We project because projection is cheap and control is sweet. Here Xenophanes is our sober friend. He points to the factory of sacred substitutes and asks whether we recognize our own handwriting on the label. His warning stands: every religion, not least Christianity, carries a built-in forge for idols shaped like its Founder’s gentlest sayings.
Yet precisely here the Eucharistic wager becomes most dangerous.
If true, the Eucharist breaks our habit of making gods in our image. If false, it blesses that habit. The rite meant to end idolatry would become its most polished form.
Only a serious God would risk this much confusion to get this close; only a serious skeptic would insist the risk proves the whole thing imaginary.
What then?
Not a new proof, but a posture. Let me propose something simple: the ancient couple—Moses and Xenophanes—shouldn't divorce.
Let Moses teach us reverence for what we didn’t start; let Xenophanes keep our hands off the thermostat of the Absolute. Together they make a strange liturgy: kneel, and interrogate. We need both, lest belief curdle into gullibility and doubt into vanity—skepticism as a self-flattering pose that never risks being convinced.
# # #
On my desk there's a small clock that ticks whether I'm thinking noble thoughts or not. Turns out, time doesn't consult me.

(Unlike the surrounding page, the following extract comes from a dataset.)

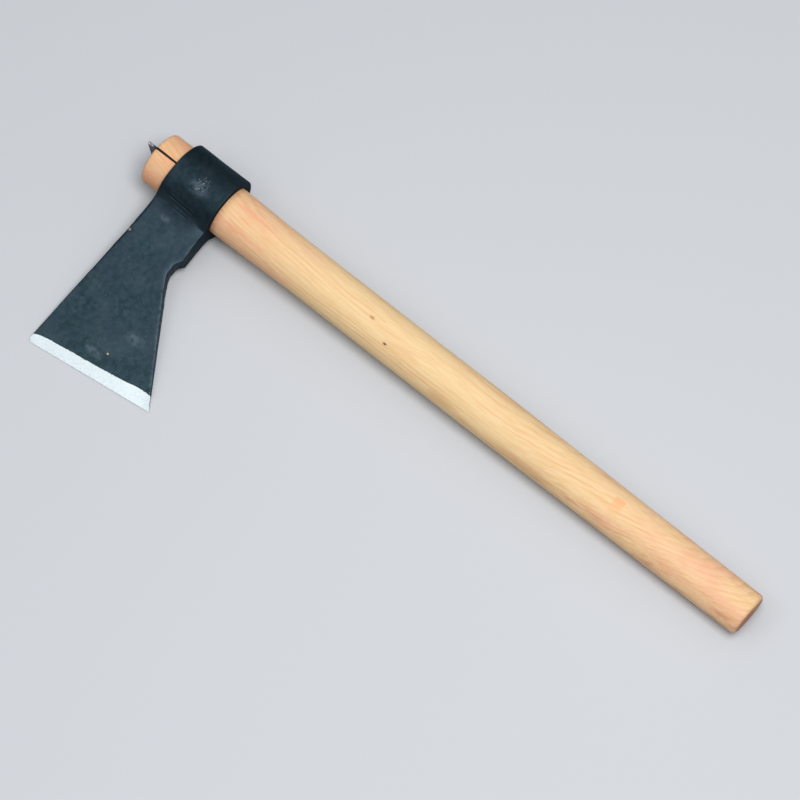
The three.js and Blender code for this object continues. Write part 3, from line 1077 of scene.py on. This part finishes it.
def wedge_steel():
    steel = Recipe("wedge_steel")
    torn = steel.cloud(steel.squeezed(0.5, 1.6, 1.6), detail=4.0, roughness=0.65)
    rubbed = steel.times(steel.step(steel.z, 14.9, 15.7), steel.step(steel.x, -0.5, -3.5))
    rubbed = steel.times(rubbed, steel.step(torn, 0.35, 0.55))
    tone = steel.blend(steel.step(torn, 0.3, 0.7), colour(30, 32, 34), colour(54, 55, 56))
    steel.feed(steel.shader.inputs["Base Color"], steel.blend(rubbed, tone, colour(188, 186, 180)))
    steel.feed(steel.shader.inputs["Roughness"], steel.plus(0.34, steel.times(torn, 0.25)))
    steel.shader.inputs["Metallic"].default_value = 0.75
    steel.feed(steel.shader.inputs["Normal"], steel.relief(torn, SHEARED_RELIEF))
    return steel.material


# %% [markdown]
# A plain box would look like plastic, so the wedge is a net of loops from its struck end to its
# tip. Its thickness tapers, its outline wanders by a tenth of a millimetre, and its long edges are
# softened. It is drawn straight and then turned with the kerf.

# %% Shear the wedge
WEDGE_AT_END, WEDGE_AT_TIP = 1.75, 0.6
WEDGE_STEPS_LONG, WEDGE_STEPS_WIDE = 90, 84


def wedge_surface():
    """Loops round the sliver, from its struck end to its tip, as seen in the kerf."""
    points, rows = [], []
    for i in range(WEDGE_STEPS_LONG + 1):
        along_wedge = i / WEDGE_STEPS_LONG
        x = -WEDGE_OUT + WEDGE_LENGTH * along_wedge
        at_end = min(along_wedge, 1 - along_wedge) * WEDGE_LENGTH
        softened = 1 - 0.45 * max(0.0, 1 - at_end / 0.3) ** 2
        struck = 1 + 0.1 * max(0.0, 1 - along_wedge * WEDGE_LENGTH / 2.0)
        thickness = WEDGE_AT_END + (WEDGE_AT_TIP - WEDGE_AT_END) * along_wedge
        half_y = thickness / 2 * struck * softened
        half_z = WEDGE_BREADTH / 2 - 0.12 - 0.25 * (1 - softened)
        loop = []
        for side in (1, -1):
            for k in range(WEDGE_STEPS_WIDE + 1):
                across = side * math.cos(math.pi * k / WEDGE_STEPS_WIDE)
                z = across * half_z + 0.1 * bump_at(x, 7, across * 3, 2.2) * abs(across) ** 8
                soft_side = 1 - 0.5 * max(0.0, 1 - (1 - abs(across)) * half_z / 0.35) ** 2
                y = side * half_y * soft_side + 0.04 * bump_at(x, side * 9, z, 2.5)
                loop.append(turned(x, y, z))
        rows.append(list(range(len(points), len(points) + len(loop))))
        points += loop
    quads = sew(rows, closed=True)
    for row in (rows[0], rows[-1]):
        half = len(row) // 2
        quads += sew([row[:half], row[half:][::-1]])
    return points, quads


wedge = make_piece("steel_wedge", *wedge_surface(), [wedge_steel()])

# %% [markdown]
# ## Put every piece in its place
#
# The pieces were drawn in the axe's own directions. Now each takes its real pose, rides with the
# axe and stands in for its measured solid. Edges sharper than 35 degrees are kept crisp, so flat
# faces stay flat under smooth shading.

# %% Settle the pieces
CRISP_ABOVE = math.radians(35)


def settle(piece, measured_node):
    piece.data.transform(axe_pose)
    piece.data.set_sharp_from_angle(angle=CRISP_ABOVE)
    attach(piece, "root")
    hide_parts(measured_node)
    span = np.ptp([tuple(v.co) for v in piece.data.vertices], axis=0) / MM
    print(piece.name, "spans", [round(float(v), 1) for v in span], "mm")


settle(haft, "haft")
settle(head, "axe_head")
settle(wedge, "steel_wedge")

# %% [markdown]
# ## Bring the scene up to date
#
# The dressed axe must be as big as the measured one. The last line brings the scene up to date.

# %% Bring the scene up to date
bpy.context.view_layer.update()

If the Eucharist is what the Church says, then the world is like that clock: it keeps time to Someone else’s heartbeat, and we're invited to sync. If not, then our worship’s an eloquent pantomime, and we should have the courage to say so and stop the show.
Either way, the question refuses to leave quietly.
Perhaps that's the first sign we're dealing with something more than private taste: it calls to us in a voice we didn't choose, addressing our freedom with the impoliteness of love or the persistence of illusion.
Which is it?
The bread won't answer; it'll only be what it is—or what it isn’t.
The mirror waits. So does the altar.